Our questions focus on five main areas of focus:
For the most part, our data set is quite user friendly. When loading the data, R automatically assigns certain data types. However, some of the automatic data types assigned are not helpful for future analysis and were changed.
We also had to clean the category_id variable. The raw data assigns a number to each category. We researched what categories these numbers corresponded to and relabeled the data using the category names. Using Youtube’s API (https://gist.github.com/dgp/1b24bf2961521bd75d6c), we relabeled the numbers to factors.
Our data consists of 18 different video categories. These categories are broad and range from “Pets and Animals” to “Music” to “News and Politics”. The graph below shows the number of trending videos in each category in our data.
Thus, we can see that “Entertainment” videos are the most frequent type of videos that appear on the trending list. It is important to note that each video can only be listed under one category.
We can also see how the number of trending videos in each category changes over time as well. Our data consists of trending videos from November of 2017 through June of 2018. Figure 2 below shows the number of trending videos over time in the categories “Entertainment,” “Music,” “People and Blogs,” “Comedy,” and “News and Politics”. These categories are the top five categories with the most trending videos as shown above. We aim to answer the following question:
How has the number of trending videos for different categories change over time?

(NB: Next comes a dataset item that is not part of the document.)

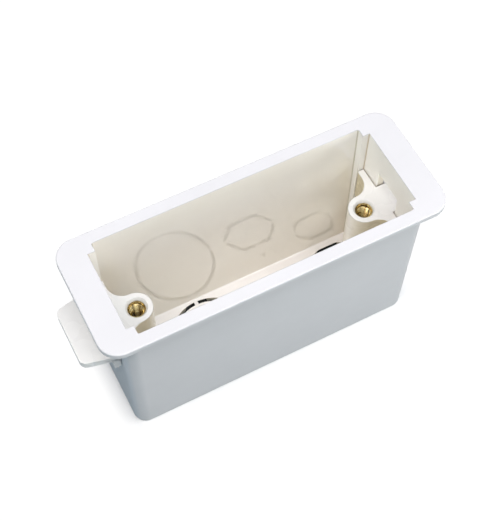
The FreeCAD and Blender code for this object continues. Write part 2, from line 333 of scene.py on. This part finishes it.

In analyzing the above graph, we see that the number of trending videos for “Entertainment” stays relatively constant over time. For “Music” videos, we see an increase starting around March and this increase continues into May. The increase in “Music” makes sense as many artists release music during this time (so the song can become popular before summertime, but is still considered new). The categories of “Comedy,” “People and Blogs,” and “News and Politics” are constant throughout until “Music” begins to make its increase. During “Music”’s increase, these three categories decrease.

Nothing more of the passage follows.